The only thing that detracted from the joy was upon completing the game when I found out his PSN ID was Boogerman69.

Oh.

The reason it’s made the runner-up spot in my game of the year list is because of that special co-op experience. It’s like nothing else on PSN and is the only game that made me giggle through the kinship created with little more than an avatar and a jump button. What a wonderful, special game.

Oh, And The Pinball Game


Then there’s Zen Pinball 2, which is the game I’ve played the most this year. I’ve been ignorant to Vita’s post-launch software drought just because of Zen Pinball 2, which I kept going back to over and over and over again. Still do, all these hundreds of hours later.

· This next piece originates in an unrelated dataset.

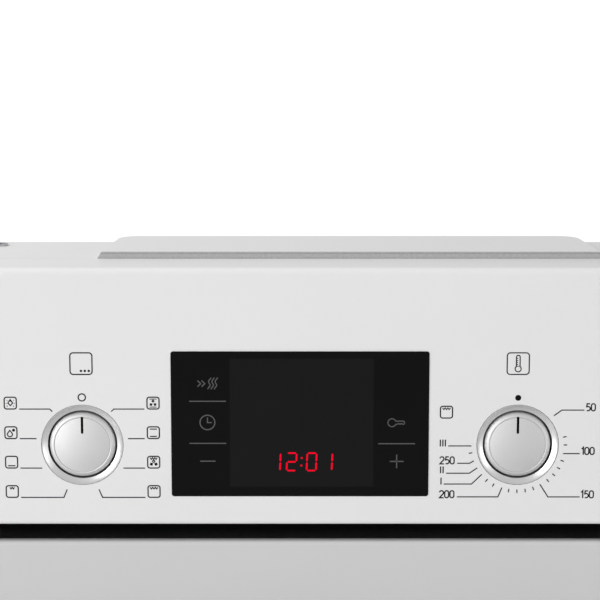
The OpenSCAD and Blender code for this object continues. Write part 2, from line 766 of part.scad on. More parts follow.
module hinge_receivers() color("gray") both_sides() {
    for (x = [hinge_x - 6, hinge_x + 4.8])
        block(x, x + 1.2, cav_y0 + 0.1, 70, 3, pivot_z + 14);
    block(hinge_x - 6, hinge_x + 6, cav_y0 + 0.1, 70, 3, 4.2);
    rod_x(hinge_x - 6, hinge_x + 6, 42, pivot_z - 6, 3);
}

control_panel();
display_glass();
display_module();
panel_carrier();
function_bezel();
temperature_bezel();
function_switch();
temperature_switch();
function_spindle();
temperature_spindle();
function_knob();
temperature_knob();
ledge_housing();
vent_cover();
panel_screws();
control_board();
chassis_base();
chassis_side_left();
chassis_side_right();
chassis_back();
top_cover();
rear_deck();
chassis_screws();
air_duct();
cooling_fan_housing();
cooling_fan();
cooling_motor();
front_frame();
cavity_liner();
insulation();
door_gasket();
fan_baffle();
convection_fan();
convection_motor();
ring_element();
grill_element();
bottom_element();
lamp_holder();
lamp_bulb();
lamp_lens();
temperature_probe();
rack_support_left();
rack_support_right();
wire_shelf();
baking_tray();
terminal_box();
door_front_strip();
door_outer_glass();
door_middle_glass();
door_inner_glass();
door_side_left();
door_side_right();
door_top_rail();
door_bottom_rail();
handle_bar();
handle_posts();
hinge_cases();
hinge_springs();
hinge_arms();
hinge_receivers();
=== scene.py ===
"""A built-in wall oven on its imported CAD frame: materials, printed marks, knobs, display and studio."""

import json
from math import cos, pi, radians, sin, tan

import bmesh
import bpy
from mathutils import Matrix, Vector


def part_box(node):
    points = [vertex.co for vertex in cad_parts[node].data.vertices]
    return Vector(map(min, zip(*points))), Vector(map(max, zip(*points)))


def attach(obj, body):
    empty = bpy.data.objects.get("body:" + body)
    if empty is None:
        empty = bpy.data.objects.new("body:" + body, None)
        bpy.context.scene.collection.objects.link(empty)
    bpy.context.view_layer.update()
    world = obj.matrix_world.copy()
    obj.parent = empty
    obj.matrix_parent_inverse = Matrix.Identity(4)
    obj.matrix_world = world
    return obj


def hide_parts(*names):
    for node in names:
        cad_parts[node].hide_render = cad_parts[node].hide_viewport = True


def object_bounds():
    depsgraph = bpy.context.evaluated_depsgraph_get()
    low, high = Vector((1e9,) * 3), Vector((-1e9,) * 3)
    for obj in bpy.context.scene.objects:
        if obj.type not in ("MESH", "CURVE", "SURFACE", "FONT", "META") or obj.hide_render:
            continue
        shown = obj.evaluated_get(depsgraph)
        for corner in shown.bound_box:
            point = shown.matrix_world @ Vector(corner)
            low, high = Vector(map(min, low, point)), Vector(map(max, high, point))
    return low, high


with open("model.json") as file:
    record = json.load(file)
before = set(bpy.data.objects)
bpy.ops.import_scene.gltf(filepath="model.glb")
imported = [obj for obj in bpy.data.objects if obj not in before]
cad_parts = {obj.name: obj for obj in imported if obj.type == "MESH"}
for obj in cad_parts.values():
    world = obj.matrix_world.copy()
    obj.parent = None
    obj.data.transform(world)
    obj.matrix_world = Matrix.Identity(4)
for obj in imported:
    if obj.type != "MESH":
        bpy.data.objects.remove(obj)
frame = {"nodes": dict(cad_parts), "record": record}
cad_box = [list(corner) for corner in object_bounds()]
NODES = frame["nodes"]

MM = 0.001
OVEN = "oven"

# ---- Places, all from the frame ----

panel_low, panel_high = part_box("control_panel")
PANEL_Y = panel_low.y
PANEL_TOP = panel_high.z
glass_low, glass_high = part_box("display_glass")
GLASS_Y = glass_low.y
GLASS_MID = (glass_low + glass_high) / 2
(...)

It’s as good as you can expect a pinball game to be. The physics feel perfect, the tables have depth to them, even the leaderboards are oddly compelling (there are real-time updates as you play on how many more points are needed to overhaul whoever is above you).

But it’s the licensed Marvel tables that really set this apart. Not only are they true to the characters but they all have their own distinct style. Spider-Man has loopy lanes and cameos from villains. Ghost Rider is anchored around a motorcycle stunt track at the top. Iron Man is a real bastard of a table to draw points from.

Each table has its own unique quirks and personality. They are tables that have to be learnt through repeated play and experimentation. Even better, besides the odd flourish such as characters hovering over the tables themselves, they feel like they belong in the arcade – LED displays, bumper sound effects and repeated voice samples enhanced the authenticity and experience rather than limiting it.

It’s easy to be dismissive and think Zen Pinball 2 is just a pinball game. But there is honestly little else you can see being done to improve what’s here and it’s brilliant fun.

If anything, Zen Pinball 2 is overlooked because it’s a pinball game and that is hugely unfair to the brilliant work of Zen Studios. The fact that I can’t separate it from Journey speaks volumes for the quality of Zen Pinball 2.

It is, by far, the game that’s made me happiest with my PS Vita purchase.